- _GIVEN MATERIAL_
>>>>

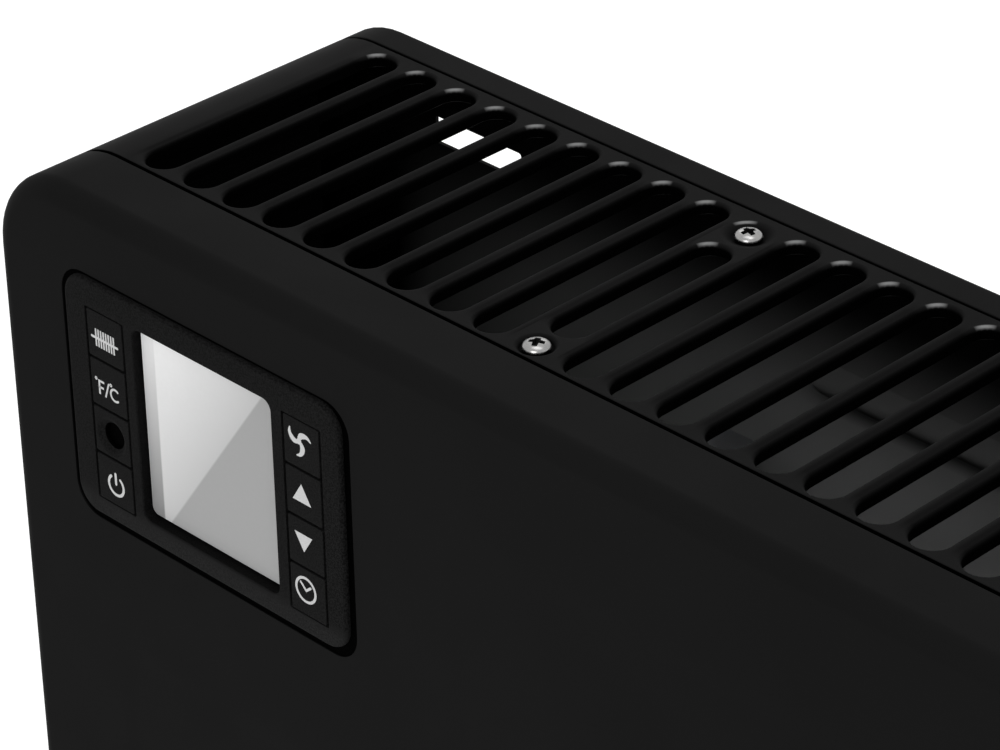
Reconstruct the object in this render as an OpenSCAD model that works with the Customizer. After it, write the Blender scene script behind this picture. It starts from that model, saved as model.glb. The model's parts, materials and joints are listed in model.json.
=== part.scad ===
// Convector heater with a slotted top grille, a control panel with a display, and a turbo fan.
// Millimetres. X runs along the casing, the front faces -Y, Z is up and the feet stand on Z = 0.

/* [Casing] */
// Width of the casing
casing_w = 634; // [600:2:700]
// Height of the casing
casing_h = 385; // [370:1:460]
// Clear height under the casing
floor_gap = 42; // [36:1:60]
// Depth of the front cover
front_depth = 19.5; // [18:0.5:24]
// Depth of the wrap that carries the grille
wrap_depth = 78.5; // [74:0.5:90]
// Depth of the rear cover
rear_depth = 9.5; // [9:0.5:14]
// Radius of the casing's corners, seen from the front
corner_r = 22; // [18:0.5:26]
// Outer radius of the bend around the front face
front_bend_r = 5; // [3:0.5:8]
// Outer radius of the bend around the back face
rear_bend_r = 4; // [3:0.5:6]
// Thickness of the casing's sheet steel
sheet_t = 1; // [0.8:0.1:1.2]
// Visible gap between the casing's parts
seam = 0.5; // [0.3:0.1:0.8]
// Length of the lip that runs under the front cover's edge
front_lip = 8; // [5:0.5:10]
// Length of the lip that runs under the rear cover's edge
rear_lip = 4; // [3:0.5:4.5]

/* [Front pressing] */
// Depth of the pressed field in the front face
press_depth = 1.2; // [0.8:0.1:2]
// Distance of the pressed field from the casing's sides
press_side = 37; // [32:1:45]
// Distance of the pressed field from the casing's bottom
press_bottom = 34; // [28:1:50]
// Distance of the field's high part from the casing's top
press_top = 35; // [30:1:45]
// Distance of the field's low part from the casing's top
press_step = 116; // [95:1:130]
// Gap between the control panel and the field's high part
press_clear = 31; // [20:1:40]
// Corner radius of the pressed field
press_r = 9; // [6:1:14]

/* [Grille] */
// Spacing of the slots
slot_pitch = 13; // [12.6:0.1:14]
// Clear width of a slot
slot_w = 9; // [7:0.1:9.2]
// Radius of the rolled lip around a slot
lip_r = 1.6; // [1.2:0.1:1.7]
// Depth of a lip below the top face
lip_h = 3; // [2:0.1:4]
// Width of the lip's root in the flat sheet
lip_root = 0.3; // [0.1:0.1:0.35]
// Least flat sheet between the corner bend and the first slot
slot_side = 2.5; // [1:0.5:8]
// Flat sheet in front of the slots
slot_front = 0.9; // [0.6:0.1:2]
// Flat sheet behind the slots
slot_back = 2.7; // [2:0.1:5]
// Slots between one pair of grille screws and the next
screw_step = 13; // [8:1:16]
// Distance of the front grille screws from the front seam
screw_front = 5.5; // [5:0.1:7]
// Distance of the rear grille screws from the rear seam
screw_back = 8.7; // [6:0.1:12]
// Flat sheet between a grille screw and its shortened slot
screw_clear = 8; // [6.5:0.5:10]
// Radius of the dimple that a grille screw sits in
dimple_r = 4.2; // [3.8:0.1:5]
// Depth of the dimple
dimple_h = 0.9; // [0.5:0.1:1.2]

/* [Screws] */
// Thread radius of the small screws
m3_r = 1.5; // [1.25:0.05:1.7]
// Head radius of the small screws
m3_head_r = 2.9; // [2.5:0.1:3.4]
// Head height of the small screws
m3_head_h = 1.9; // [1.4:0.1:2.4]
// Length of the grille screws under the head
grille_screw_l = 8; // [6:1:12]
// Thread radius of the foot screws
foot_screw_r = 2; // [1.8:0.1:2.5]
// Length of the foot screws under the head
foot_screw_l = 12; // [9:1:20]
// Gap around a screw in its clearance hole
screw_gap = 0.2; // [0.1:0.05:0.4]
// Sheet beside the dimple on a screw tab
tab_margin = 2.5; // [2:0.5:5]
// Gap between a screw tab and the dimple over it
tab_gap = 0.1; // [0.05:0.05:0.3]
// Gap between the wrap's lip and the root of a screw tab
root_gap = 0.5; // [0.3:0.1:2]
// Head radius of the foot screws
foot_head_r = 4; // [3.5:0.1:4.8]
// Head height of the foot screws
foot_head_h = 2.4; // [2:0.1:3]
// Length of a cross recess, as a share of the head's diameter
cross_l = 0.55; // [0.4:0.05:0.7]
// Width of a cross recess, as a share of the head's diameter
cross_w = 0.11; // [0.08:0.01:0.16]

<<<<

- _EXERCISE_
Return nothing but the lines from the start of the listing above through the line containing "rear_lip = 4; // [3:0.5:4.5]", exactly as given.

- _ANSWER FOR THE TASK_
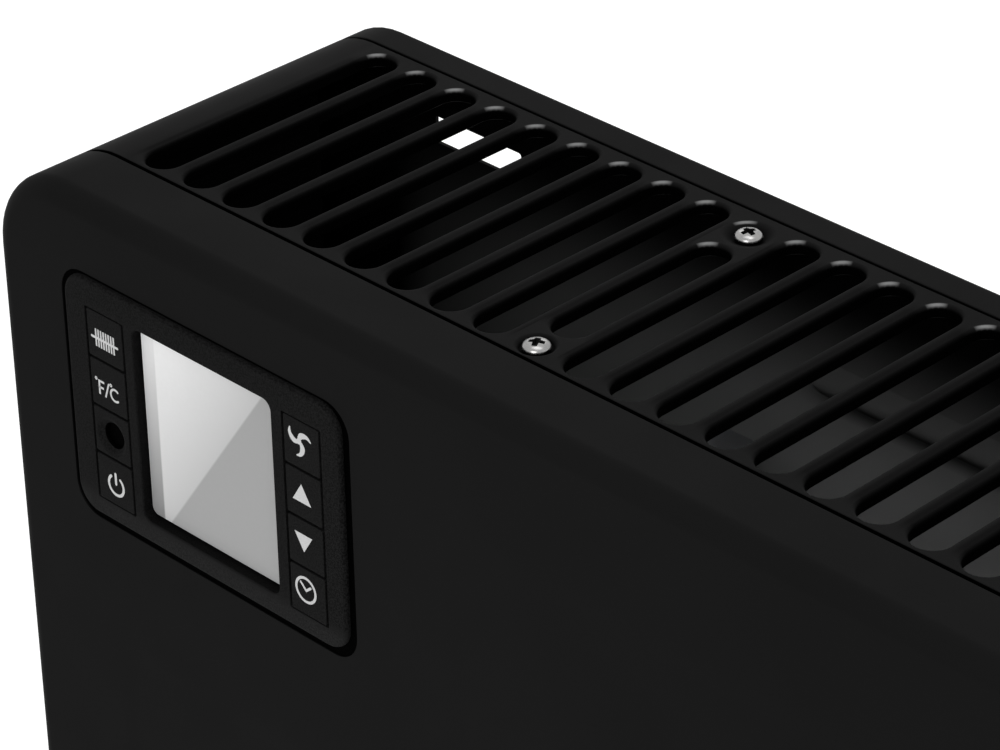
Reconstruct the object in this render as an OpenSCAD model that works with the Customizer. After it, write the Blender scene script behind this picture. It starts from that model, saved as model.glb. The model's parts, materials and joints are listed in model.json.
=== part.scad ===
// Convector heater with a slotted top grille, a control panel with a display, and a turbo fan.
// Millimetres. X runs along the casing, the front faces -Y, Z is up and the feet stand on Z = 0.

/* [Casing] */
// Width of the casing
casing_w = 634; // [600:2:700]
// Height of the casing
casing_h = 385; // [370:1:460]
// Clear height under the casing
floor_gap = 42; // [36:1:60]
// Depth of the front cover
front_depth = 19.5; // [18:0.5:24]
// Depth of the wrap that carries the grille
wrap_depth = 78.5; // [74:0.5:90]
// Depth of the rear cover
rear_depth = 9.5; // [9:0.5:14]
// Radius of the casing's corners, seen from the front
corner_r = 22; // [18:0.5:26]
// Outer radius of the bend around the front face
front_bend_r = 5; // [3:0.5:8]
// Outer radius of the bend around the back face
rear_bend_r = 4; // [3:0.5:6]
// Thickness of the casing's sheet steel
sheet_t = 1; // [0.8:0.1:1.2]
// Visible gap between the casing's parts
seam = 0.5; // [0.3:0.1:0.8]
// Length of the lip that runs under the front cover's edge
front_lip = 8; // [5:0.5:10]
// Length of the lip that runs under the rear cover's edge
rear_lip = 4; // [3:0.5:4.5]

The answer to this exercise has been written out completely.